◆ **Available data**:
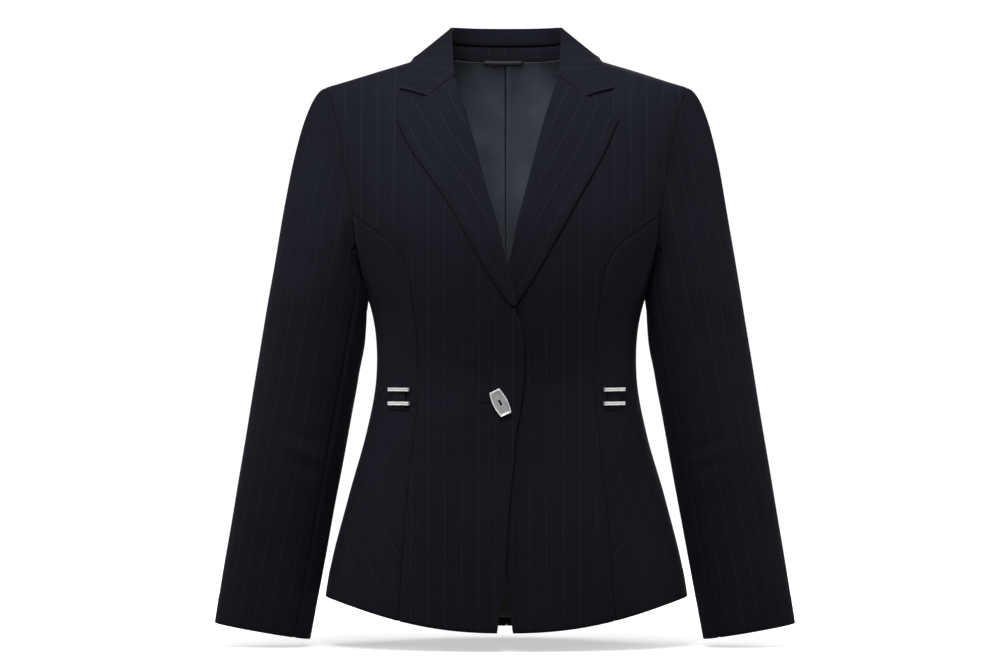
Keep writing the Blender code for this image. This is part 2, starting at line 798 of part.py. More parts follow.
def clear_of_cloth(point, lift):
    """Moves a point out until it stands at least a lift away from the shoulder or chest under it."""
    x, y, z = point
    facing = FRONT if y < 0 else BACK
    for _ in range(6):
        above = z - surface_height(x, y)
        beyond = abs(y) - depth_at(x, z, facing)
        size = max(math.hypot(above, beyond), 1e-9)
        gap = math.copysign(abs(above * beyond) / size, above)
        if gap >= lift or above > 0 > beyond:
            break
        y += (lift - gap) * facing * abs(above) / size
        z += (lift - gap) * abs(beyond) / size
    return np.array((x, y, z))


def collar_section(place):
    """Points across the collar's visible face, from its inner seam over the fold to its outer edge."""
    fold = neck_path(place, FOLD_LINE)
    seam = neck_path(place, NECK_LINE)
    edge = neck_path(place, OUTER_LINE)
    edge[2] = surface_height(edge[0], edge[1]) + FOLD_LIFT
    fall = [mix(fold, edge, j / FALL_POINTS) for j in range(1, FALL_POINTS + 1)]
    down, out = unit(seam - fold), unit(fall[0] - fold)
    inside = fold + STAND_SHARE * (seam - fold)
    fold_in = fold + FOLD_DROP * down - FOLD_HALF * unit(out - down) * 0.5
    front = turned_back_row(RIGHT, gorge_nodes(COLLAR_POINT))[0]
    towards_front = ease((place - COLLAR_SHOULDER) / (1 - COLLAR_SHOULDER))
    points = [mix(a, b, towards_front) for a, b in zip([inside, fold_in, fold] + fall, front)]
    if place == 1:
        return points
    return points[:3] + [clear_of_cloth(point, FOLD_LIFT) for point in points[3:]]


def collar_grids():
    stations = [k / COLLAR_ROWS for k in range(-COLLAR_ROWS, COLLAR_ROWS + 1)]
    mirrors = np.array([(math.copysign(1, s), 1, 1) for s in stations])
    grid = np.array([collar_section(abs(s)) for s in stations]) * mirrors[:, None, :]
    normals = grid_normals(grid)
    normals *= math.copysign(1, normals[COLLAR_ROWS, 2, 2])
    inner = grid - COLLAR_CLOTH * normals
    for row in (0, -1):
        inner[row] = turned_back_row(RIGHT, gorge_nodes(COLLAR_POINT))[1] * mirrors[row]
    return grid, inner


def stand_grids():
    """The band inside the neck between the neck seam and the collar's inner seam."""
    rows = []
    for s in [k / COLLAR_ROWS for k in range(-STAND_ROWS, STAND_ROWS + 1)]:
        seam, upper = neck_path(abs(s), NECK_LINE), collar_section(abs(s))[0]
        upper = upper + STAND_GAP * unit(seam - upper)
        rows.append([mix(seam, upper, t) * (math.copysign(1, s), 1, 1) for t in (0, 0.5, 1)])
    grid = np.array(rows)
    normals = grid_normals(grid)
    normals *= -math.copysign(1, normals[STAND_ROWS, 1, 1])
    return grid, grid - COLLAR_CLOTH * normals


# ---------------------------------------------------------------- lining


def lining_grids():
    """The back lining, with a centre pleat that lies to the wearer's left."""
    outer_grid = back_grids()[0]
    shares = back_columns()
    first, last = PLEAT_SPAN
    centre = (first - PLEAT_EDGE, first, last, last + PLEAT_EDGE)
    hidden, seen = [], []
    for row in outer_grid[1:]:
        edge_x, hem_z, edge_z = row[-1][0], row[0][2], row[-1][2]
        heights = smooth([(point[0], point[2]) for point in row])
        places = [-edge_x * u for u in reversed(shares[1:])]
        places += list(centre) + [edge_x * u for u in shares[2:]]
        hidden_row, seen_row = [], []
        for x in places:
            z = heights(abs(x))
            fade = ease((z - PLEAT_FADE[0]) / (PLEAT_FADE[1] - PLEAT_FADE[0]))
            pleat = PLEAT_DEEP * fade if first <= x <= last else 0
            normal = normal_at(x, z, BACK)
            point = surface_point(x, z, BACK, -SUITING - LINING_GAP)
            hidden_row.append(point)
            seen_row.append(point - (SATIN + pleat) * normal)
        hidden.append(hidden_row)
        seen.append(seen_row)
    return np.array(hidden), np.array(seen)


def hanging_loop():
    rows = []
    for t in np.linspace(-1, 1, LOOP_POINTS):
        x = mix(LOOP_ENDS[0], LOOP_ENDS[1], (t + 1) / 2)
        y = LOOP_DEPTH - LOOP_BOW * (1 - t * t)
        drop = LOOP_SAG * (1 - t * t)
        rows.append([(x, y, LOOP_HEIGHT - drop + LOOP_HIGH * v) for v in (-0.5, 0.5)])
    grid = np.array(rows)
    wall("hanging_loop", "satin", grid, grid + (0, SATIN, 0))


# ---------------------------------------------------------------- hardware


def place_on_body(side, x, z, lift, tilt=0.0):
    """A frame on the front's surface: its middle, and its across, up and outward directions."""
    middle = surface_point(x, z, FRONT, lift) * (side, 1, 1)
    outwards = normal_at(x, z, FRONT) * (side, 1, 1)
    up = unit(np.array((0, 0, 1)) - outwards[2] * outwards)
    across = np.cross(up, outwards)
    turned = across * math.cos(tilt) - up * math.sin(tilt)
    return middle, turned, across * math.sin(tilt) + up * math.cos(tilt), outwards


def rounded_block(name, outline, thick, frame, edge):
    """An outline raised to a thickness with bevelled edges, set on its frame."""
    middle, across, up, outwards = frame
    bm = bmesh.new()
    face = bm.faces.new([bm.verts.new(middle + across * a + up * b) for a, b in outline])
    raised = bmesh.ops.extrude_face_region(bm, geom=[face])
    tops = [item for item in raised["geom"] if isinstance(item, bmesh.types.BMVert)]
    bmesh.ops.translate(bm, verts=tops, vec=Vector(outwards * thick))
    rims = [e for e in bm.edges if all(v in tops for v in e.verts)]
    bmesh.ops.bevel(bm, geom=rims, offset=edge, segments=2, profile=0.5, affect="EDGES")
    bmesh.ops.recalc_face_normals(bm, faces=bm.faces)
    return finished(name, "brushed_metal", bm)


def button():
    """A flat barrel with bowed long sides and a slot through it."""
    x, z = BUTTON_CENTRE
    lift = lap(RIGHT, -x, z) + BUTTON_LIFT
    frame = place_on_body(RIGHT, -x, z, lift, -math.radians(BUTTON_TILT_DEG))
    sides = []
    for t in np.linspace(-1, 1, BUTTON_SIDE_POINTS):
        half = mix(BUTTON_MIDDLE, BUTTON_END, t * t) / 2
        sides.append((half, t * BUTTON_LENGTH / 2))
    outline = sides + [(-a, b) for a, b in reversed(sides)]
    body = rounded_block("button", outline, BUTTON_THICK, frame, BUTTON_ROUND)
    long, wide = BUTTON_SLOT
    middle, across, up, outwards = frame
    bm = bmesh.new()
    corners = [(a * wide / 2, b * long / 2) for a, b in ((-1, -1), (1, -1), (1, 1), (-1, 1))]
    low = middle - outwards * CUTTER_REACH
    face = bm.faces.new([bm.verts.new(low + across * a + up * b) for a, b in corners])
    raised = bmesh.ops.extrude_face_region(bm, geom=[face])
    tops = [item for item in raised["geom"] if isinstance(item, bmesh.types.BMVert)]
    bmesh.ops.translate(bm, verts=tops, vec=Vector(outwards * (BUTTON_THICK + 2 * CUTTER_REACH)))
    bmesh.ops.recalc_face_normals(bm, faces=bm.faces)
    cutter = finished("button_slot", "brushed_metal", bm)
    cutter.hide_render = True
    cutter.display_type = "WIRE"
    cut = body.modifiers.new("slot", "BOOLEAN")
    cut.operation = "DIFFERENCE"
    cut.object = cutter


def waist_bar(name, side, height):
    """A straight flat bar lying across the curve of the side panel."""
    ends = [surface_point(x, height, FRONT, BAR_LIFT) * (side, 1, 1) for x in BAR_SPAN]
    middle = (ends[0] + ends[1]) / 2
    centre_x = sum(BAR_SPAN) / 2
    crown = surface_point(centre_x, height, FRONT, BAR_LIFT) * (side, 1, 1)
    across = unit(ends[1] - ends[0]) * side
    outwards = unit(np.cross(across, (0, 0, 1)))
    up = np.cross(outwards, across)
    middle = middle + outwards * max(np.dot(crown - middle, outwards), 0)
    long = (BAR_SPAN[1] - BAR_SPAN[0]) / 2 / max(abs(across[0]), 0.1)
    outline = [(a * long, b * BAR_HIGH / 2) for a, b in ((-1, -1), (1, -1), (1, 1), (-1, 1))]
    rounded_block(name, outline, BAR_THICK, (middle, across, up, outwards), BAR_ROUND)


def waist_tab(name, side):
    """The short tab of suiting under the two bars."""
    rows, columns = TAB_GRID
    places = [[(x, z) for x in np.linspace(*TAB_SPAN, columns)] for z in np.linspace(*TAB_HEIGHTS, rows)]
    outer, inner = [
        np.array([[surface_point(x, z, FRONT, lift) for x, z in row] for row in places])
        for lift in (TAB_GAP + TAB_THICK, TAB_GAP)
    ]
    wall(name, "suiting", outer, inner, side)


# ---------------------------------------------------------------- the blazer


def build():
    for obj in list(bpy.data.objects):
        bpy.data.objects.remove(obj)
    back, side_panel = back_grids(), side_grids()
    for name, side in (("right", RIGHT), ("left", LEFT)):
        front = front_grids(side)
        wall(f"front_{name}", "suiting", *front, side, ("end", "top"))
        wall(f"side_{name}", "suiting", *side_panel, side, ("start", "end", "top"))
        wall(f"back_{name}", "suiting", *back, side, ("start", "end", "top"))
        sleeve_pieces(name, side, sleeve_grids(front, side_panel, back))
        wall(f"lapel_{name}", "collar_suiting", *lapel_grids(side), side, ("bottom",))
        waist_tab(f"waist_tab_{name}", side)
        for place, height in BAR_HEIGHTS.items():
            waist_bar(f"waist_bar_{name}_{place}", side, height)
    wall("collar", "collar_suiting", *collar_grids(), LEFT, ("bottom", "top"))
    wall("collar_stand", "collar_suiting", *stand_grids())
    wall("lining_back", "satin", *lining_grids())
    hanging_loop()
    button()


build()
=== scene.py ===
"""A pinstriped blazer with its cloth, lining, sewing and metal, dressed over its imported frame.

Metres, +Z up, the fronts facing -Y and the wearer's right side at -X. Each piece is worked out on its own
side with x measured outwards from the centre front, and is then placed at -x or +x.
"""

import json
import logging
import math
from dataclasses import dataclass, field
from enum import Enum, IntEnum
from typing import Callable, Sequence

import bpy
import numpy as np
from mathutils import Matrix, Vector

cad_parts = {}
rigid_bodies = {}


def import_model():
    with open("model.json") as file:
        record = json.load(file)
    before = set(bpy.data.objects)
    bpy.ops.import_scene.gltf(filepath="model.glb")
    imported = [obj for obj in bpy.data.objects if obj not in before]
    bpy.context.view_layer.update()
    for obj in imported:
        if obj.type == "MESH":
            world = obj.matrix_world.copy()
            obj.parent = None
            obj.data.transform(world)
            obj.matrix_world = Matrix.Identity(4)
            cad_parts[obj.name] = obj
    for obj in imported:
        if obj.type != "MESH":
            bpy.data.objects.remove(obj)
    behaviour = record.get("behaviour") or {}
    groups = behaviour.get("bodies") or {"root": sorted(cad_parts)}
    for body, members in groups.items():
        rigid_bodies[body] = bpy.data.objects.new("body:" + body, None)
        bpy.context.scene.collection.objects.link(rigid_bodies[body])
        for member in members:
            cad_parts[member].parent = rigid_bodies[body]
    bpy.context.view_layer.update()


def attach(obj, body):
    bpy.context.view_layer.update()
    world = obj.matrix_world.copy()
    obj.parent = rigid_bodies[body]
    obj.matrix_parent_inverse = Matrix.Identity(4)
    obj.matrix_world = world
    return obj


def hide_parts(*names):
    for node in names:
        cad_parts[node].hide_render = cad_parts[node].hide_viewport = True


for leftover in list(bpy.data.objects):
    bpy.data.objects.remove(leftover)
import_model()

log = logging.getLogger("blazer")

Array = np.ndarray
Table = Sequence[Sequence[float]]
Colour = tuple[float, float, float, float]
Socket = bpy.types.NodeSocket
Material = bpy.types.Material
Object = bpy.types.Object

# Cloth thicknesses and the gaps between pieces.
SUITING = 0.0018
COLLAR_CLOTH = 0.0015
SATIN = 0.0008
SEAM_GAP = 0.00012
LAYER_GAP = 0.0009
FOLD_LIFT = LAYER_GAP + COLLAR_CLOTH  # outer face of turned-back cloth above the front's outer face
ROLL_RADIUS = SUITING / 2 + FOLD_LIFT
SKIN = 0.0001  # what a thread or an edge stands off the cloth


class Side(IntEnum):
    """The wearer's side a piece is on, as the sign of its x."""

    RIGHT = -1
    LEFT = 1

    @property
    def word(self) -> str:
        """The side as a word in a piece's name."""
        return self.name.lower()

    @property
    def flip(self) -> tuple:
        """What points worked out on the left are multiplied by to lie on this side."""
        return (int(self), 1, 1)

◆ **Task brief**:
Retype exactly what runs from the line containing "for place, height" through the line containing "obj.parent = None", both lines included, and stop there.

◆ **Correct result**:
        for place, height in BAR_HEIGHTS.items():
            waist_bar(f"waist_bar_{name}_{place}", side, height)
    wall("collar", "collar_suiting", *collar_grids(), LEFT, ("bottom", "top"))
    wall("collar_stand", "collar_suiting", *stand_grids())
    wall("lining_back", "satin", *lining_grids())
    hanging_loop()
    button()


build()
=== scene.py ===
"""A pinstriped blazer with its cloth, lining, sewing and metal, dressed over its imported frame.

Metres, +Z up, the fronts facing -Y and the wearer's right side at -X. Each piece is worked out on its own
side with x measured outwards from the centre front, and is then placed at -x or +x.
"""

import json
import logging
import math
from dataclasses import dataclass, field
from enum import Enum, IntEnum
from typing import Callable, Sequence

import bpy
import numpy as np
from mathutils import Matrix, Vector

cad_parts = {}
rigid_bodies = {}


def import_model():
    with open("model.json") as file:
        record = json.load(file)
    before = set(bpy.data.objects)
    bpy.ops.import_scene.gltf(filepath="model.glb")
    imported = [obj for obj in bpy.data.objects if obj not in before]
    bpy.context.view_layer.update()
    for obj in imported:
        if obj.type == "MESH":
            world = obj.matrix_world.copy()
            obj.parent = None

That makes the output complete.